» **The task**
Of all the lines in the records, how many hold the word "attach"? Answer with the number only.

» **Data for this exercise**
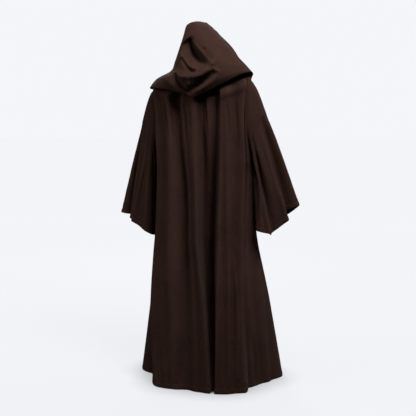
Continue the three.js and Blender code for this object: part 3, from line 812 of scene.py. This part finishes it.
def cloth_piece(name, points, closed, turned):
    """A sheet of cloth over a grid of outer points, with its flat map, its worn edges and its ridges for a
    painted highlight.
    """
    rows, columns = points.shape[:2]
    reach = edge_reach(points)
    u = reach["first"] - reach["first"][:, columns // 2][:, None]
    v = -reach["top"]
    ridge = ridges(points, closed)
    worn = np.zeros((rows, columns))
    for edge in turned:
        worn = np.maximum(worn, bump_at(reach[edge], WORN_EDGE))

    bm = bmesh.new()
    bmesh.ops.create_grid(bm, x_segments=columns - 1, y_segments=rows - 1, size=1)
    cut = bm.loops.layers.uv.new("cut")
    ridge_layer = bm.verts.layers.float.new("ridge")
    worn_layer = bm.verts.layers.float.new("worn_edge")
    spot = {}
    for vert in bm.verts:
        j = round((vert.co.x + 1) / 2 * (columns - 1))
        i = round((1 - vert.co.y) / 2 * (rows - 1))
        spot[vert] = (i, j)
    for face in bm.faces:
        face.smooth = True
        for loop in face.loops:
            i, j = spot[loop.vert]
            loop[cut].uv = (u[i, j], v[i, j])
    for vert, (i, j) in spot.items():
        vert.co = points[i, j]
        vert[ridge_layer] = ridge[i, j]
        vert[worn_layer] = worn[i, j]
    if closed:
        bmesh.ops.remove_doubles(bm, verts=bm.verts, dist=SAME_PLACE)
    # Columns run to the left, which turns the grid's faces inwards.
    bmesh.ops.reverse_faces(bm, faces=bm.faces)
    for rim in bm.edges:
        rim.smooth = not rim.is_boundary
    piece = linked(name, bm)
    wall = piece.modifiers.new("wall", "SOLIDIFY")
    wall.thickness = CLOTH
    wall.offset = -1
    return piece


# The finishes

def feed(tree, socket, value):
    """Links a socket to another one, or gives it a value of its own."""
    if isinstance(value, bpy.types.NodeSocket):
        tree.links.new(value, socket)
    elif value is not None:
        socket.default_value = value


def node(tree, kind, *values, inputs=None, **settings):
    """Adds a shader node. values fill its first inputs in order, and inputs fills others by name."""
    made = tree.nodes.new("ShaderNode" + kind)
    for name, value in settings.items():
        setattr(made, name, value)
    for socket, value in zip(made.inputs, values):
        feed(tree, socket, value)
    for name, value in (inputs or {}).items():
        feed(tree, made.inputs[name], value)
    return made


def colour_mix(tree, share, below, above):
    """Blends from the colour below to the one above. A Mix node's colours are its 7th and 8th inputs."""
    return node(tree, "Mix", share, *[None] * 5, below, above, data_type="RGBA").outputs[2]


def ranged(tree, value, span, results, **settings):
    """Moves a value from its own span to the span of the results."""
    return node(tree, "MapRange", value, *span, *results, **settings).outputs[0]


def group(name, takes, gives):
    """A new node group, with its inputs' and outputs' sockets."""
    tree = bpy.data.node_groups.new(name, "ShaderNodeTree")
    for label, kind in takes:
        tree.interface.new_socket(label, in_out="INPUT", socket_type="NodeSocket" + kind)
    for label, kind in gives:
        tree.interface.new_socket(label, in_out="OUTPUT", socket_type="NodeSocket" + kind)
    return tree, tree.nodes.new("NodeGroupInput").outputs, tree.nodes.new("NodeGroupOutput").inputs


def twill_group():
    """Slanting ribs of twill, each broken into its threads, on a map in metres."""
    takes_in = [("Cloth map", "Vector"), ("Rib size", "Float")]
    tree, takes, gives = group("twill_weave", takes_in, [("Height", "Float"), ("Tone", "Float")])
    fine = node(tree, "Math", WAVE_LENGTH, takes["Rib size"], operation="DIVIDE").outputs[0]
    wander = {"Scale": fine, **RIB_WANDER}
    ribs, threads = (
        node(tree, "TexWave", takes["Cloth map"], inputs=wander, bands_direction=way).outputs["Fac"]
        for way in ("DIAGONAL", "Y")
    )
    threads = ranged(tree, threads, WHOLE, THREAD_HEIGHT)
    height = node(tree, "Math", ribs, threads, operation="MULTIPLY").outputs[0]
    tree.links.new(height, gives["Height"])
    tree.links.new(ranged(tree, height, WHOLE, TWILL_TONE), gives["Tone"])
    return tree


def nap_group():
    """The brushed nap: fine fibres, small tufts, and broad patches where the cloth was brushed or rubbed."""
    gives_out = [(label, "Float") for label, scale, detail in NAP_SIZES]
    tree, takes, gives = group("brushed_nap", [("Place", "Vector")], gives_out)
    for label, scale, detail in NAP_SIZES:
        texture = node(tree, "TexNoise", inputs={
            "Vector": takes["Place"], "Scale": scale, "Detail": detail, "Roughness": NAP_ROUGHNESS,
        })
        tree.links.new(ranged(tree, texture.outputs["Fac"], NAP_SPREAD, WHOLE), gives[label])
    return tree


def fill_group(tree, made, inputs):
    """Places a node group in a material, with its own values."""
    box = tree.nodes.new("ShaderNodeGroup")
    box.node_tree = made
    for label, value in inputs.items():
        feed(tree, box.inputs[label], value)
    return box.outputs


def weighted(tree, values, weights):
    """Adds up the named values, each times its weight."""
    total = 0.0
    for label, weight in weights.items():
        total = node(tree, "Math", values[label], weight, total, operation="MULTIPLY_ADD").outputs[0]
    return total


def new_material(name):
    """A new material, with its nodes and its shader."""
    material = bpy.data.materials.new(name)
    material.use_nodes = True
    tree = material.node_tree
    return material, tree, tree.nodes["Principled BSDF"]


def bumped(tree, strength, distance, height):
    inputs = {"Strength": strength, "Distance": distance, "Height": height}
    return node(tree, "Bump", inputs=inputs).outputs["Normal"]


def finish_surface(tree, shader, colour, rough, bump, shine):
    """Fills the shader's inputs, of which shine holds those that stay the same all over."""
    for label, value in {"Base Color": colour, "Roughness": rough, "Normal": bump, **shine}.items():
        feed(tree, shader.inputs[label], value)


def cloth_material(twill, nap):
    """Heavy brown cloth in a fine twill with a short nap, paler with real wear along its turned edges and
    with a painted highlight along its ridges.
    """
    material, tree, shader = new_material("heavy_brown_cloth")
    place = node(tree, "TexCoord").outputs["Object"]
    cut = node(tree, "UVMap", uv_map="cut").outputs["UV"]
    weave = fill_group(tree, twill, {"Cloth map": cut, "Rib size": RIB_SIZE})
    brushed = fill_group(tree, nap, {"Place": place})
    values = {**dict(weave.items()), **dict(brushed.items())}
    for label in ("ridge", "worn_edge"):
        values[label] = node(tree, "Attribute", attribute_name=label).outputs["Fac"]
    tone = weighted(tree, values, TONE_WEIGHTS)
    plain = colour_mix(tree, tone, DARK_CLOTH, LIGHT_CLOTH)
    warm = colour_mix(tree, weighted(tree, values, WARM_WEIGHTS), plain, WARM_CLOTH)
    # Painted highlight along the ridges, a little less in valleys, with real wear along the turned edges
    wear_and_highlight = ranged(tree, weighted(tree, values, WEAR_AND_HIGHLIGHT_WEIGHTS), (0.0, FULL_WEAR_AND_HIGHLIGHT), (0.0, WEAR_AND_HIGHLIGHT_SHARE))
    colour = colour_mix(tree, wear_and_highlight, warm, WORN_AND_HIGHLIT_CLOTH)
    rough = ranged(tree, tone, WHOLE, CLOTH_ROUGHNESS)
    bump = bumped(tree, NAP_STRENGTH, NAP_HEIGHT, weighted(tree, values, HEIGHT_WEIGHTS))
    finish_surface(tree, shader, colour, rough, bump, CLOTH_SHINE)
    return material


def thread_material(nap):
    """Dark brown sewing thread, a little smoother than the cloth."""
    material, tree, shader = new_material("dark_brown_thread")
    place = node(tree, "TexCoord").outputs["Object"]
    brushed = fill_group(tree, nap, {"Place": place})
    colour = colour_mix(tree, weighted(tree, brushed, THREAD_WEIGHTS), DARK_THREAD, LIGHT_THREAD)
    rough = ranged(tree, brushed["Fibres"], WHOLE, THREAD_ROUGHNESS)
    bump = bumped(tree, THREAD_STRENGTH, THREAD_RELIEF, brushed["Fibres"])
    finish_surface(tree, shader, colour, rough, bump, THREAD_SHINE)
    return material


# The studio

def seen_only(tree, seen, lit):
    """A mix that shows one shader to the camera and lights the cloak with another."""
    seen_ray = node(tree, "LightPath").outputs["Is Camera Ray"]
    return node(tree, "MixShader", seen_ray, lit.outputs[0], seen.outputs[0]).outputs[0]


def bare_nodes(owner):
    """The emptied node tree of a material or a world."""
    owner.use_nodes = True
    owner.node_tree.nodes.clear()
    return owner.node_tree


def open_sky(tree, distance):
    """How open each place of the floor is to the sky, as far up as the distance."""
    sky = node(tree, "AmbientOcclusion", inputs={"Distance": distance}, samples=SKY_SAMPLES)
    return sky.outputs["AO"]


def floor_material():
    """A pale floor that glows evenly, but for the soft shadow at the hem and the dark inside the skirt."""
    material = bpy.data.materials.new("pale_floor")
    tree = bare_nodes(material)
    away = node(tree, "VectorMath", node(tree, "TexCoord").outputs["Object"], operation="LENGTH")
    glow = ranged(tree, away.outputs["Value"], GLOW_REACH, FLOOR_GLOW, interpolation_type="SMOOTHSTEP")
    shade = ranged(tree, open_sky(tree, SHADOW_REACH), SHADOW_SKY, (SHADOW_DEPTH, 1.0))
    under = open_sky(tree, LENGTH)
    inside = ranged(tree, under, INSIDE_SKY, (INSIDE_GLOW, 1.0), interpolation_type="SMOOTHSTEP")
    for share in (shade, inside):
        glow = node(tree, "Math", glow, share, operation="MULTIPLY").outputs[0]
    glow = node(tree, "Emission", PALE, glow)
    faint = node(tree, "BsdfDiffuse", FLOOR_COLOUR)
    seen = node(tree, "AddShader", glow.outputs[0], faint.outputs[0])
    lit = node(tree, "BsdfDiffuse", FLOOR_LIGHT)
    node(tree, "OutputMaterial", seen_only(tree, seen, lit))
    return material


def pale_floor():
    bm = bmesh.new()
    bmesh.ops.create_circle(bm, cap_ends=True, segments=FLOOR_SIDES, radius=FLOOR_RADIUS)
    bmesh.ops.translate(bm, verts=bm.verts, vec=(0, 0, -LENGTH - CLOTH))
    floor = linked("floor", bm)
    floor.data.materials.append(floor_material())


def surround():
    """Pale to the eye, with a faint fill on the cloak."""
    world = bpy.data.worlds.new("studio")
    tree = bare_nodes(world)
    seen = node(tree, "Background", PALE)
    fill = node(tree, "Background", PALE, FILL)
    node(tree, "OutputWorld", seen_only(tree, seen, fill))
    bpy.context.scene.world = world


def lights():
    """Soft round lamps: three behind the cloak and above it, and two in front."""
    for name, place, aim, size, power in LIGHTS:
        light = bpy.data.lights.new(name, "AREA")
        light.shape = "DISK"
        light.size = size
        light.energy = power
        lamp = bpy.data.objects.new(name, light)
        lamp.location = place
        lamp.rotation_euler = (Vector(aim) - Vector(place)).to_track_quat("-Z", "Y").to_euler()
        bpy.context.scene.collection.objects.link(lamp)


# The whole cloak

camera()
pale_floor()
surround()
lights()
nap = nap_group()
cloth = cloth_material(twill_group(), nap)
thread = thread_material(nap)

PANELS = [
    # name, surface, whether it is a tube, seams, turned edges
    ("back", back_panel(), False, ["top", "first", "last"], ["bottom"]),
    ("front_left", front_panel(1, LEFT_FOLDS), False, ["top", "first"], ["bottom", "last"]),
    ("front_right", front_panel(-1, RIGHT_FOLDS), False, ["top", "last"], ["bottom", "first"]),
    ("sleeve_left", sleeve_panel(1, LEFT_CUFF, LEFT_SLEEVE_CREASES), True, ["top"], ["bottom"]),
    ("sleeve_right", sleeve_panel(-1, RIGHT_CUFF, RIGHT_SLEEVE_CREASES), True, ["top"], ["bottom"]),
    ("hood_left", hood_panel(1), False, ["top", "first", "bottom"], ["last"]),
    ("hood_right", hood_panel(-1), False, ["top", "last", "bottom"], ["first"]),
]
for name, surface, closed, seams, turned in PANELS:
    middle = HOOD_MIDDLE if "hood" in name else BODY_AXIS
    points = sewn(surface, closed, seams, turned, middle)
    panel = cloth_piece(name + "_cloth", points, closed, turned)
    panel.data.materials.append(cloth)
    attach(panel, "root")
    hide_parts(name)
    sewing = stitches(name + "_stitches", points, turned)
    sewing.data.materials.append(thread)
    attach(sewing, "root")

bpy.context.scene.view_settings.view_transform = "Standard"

--

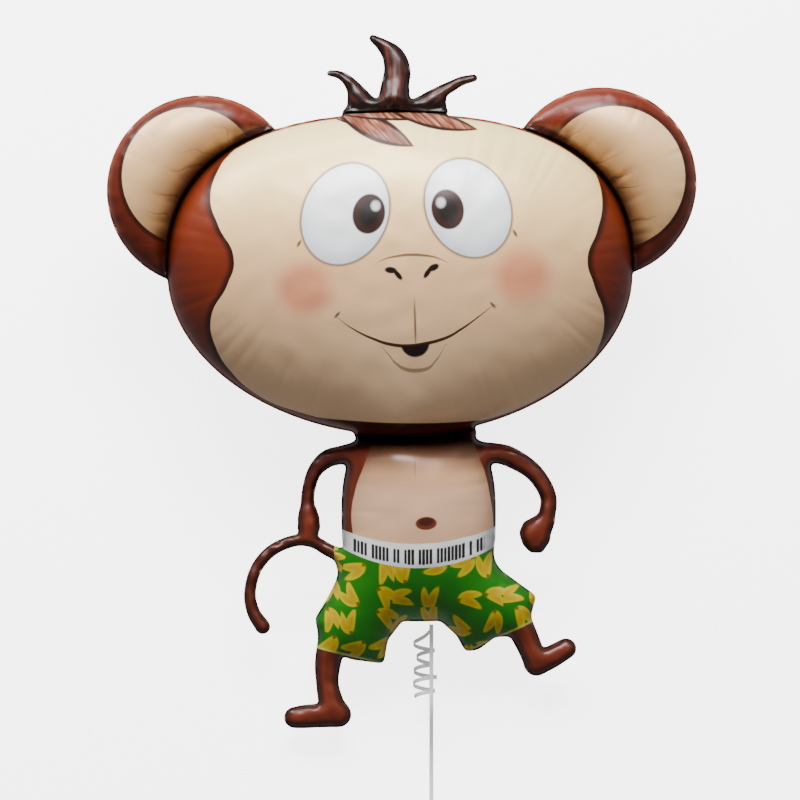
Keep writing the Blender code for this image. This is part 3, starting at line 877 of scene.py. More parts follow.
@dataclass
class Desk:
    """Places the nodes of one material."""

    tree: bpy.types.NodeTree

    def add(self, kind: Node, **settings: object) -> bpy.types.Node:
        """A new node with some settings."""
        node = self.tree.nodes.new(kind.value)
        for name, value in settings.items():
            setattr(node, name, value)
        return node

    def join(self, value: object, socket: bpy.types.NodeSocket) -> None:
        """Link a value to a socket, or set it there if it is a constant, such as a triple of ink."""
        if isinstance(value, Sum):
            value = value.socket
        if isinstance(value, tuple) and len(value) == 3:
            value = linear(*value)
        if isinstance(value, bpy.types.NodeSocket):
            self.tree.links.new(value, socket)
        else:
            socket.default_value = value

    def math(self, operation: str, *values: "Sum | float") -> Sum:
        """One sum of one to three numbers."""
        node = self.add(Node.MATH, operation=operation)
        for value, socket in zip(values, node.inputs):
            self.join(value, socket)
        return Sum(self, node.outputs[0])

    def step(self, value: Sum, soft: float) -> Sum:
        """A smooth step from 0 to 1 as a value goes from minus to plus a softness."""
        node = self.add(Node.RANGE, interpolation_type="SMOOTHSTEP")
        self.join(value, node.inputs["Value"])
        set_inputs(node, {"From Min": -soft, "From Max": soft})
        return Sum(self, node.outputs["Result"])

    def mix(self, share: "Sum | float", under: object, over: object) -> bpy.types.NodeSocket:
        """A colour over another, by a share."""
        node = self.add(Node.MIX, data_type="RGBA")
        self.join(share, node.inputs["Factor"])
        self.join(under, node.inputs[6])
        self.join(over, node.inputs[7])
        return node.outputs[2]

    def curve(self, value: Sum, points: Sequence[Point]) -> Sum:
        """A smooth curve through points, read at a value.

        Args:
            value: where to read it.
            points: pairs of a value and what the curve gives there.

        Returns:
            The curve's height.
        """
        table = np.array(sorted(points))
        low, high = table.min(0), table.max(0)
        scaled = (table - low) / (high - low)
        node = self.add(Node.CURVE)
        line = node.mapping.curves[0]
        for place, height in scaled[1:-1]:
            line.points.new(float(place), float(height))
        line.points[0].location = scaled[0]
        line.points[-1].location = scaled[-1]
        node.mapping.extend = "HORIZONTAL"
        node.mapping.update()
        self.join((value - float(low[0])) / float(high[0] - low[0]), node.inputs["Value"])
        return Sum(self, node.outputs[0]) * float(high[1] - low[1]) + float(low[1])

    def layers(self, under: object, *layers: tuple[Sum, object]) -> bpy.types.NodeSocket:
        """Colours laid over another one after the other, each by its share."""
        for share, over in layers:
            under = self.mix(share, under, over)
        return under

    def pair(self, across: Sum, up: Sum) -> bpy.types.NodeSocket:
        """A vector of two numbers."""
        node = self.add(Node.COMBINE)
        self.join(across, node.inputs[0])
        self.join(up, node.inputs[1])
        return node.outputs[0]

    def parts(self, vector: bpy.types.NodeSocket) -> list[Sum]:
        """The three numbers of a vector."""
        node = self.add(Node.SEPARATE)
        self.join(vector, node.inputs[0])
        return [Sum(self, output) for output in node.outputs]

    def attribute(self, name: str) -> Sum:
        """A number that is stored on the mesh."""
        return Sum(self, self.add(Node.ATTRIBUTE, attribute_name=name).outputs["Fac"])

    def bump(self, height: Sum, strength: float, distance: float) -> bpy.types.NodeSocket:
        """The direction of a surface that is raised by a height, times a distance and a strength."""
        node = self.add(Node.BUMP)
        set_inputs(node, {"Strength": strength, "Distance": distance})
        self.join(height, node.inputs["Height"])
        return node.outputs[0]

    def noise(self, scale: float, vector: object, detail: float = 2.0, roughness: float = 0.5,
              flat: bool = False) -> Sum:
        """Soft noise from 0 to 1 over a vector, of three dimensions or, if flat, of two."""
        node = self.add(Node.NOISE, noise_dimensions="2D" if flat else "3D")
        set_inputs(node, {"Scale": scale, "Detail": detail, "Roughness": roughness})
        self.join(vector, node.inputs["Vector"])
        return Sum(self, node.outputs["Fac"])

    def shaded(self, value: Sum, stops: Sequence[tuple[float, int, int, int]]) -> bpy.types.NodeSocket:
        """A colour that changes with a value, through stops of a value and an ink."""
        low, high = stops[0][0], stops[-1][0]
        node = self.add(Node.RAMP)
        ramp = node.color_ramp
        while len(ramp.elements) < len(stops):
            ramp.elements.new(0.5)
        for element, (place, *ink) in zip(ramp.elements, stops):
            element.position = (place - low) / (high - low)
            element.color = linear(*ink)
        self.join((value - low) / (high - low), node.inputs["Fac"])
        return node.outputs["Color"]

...

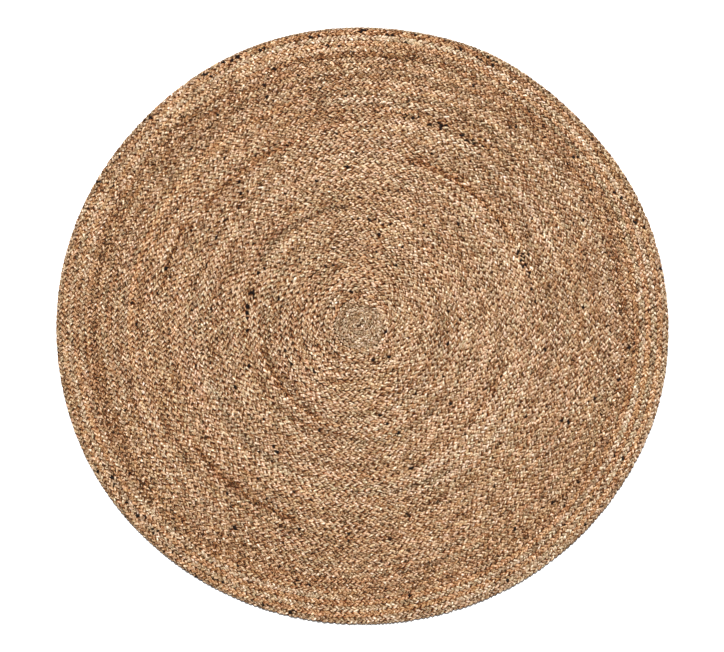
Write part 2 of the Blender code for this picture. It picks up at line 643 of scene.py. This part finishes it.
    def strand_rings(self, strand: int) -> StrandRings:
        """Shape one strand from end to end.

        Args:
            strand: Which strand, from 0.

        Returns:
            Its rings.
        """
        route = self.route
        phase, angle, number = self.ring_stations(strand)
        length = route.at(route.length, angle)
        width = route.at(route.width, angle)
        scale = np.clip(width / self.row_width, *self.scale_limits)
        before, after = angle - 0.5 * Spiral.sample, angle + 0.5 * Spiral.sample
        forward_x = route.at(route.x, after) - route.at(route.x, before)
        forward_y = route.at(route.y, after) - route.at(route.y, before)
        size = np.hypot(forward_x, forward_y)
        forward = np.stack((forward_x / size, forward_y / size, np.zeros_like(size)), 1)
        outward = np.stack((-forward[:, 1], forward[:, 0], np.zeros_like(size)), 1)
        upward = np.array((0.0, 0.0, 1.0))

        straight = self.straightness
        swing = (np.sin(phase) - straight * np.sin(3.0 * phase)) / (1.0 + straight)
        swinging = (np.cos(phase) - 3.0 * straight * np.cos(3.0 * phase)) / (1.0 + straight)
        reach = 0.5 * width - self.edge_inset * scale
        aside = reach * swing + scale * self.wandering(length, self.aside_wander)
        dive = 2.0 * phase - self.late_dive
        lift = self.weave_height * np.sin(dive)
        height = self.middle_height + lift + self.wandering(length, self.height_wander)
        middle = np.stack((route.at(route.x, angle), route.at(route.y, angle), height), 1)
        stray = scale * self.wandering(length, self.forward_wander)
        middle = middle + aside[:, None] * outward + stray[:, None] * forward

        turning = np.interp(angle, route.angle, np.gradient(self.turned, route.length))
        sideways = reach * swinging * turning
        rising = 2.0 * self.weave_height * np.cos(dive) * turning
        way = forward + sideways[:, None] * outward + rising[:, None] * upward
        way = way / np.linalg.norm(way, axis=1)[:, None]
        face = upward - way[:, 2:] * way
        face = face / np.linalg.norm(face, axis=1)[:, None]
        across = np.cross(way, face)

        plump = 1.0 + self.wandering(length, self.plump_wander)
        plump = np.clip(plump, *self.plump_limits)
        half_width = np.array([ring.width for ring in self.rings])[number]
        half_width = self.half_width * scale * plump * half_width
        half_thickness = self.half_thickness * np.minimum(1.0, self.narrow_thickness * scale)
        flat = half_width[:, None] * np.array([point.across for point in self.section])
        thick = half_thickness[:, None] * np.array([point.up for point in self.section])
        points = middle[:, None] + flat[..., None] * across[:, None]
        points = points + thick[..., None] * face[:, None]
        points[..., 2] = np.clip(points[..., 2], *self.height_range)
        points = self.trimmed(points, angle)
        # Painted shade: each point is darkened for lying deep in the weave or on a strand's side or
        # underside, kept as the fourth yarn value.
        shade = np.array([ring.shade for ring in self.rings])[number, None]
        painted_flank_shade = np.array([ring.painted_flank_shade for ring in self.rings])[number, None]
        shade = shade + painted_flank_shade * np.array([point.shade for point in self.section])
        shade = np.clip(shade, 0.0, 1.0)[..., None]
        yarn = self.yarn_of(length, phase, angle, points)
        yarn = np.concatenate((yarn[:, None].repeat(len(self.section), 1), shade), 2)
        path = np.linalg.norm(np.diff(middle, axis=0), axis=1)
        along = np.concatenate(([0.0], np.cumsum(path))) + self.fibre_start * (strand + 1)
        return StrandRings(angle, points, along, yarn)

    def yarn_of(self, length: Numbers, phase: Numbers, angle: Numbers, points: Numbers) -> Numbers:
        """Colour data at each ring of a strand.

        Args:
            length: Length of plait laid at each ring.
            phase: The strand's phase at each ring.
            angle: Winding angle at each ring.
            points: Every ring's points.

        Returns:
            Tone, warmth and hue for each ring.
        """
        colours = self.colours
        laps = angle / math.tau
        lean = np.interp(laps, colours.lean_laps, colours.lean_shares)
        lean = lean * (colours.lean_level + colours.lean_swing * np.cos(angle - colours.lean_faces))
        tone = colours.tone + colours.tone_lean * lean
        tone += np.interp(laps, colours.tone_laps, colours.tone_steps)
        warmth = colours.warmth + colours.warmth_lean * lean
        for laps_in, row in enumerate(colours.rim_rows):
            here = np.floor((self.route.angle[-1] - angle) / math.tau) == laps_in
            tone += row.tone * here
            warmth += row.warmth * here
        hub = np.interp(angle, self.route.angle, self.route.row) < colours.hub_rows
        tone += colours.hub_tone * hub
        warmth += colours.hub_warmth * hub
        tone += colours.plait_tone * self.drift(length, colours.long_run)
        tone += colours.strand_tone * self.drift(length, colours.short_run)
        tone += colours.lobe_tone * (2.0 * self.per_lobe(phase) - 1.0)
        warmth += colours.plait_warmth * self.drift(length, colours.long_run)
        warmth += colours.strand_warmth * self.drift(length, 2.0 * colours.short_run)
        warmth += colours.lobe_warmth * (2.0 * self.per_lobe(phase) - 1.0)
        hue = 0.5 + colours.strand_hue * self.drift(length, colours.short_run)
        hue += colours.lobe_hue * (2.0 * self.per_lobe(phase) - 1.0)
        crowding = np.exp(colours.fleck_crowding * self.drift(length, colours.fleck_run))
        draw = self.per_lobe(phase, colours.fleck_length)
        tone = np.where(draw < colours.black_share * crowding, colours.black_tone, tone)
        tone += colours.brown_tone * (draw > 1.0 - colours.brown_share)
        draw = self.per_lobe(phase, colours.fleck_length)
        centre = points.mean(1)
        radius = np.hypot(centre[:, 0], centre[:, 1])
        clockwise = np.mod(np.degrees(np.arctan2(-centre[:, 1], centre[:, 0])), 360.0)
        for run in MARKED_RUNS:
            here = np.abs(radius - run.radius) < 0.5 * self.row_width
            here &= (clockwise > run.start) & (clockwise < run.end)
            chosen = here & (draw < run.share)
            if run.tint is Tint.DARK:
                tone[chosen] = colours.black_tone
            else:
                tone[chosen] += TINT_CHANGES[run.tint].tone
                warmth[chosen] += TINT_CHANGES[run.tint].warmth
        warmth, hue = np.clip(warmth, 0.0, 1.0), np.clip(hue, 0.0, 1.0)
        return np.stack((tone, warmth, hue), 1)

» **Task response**
2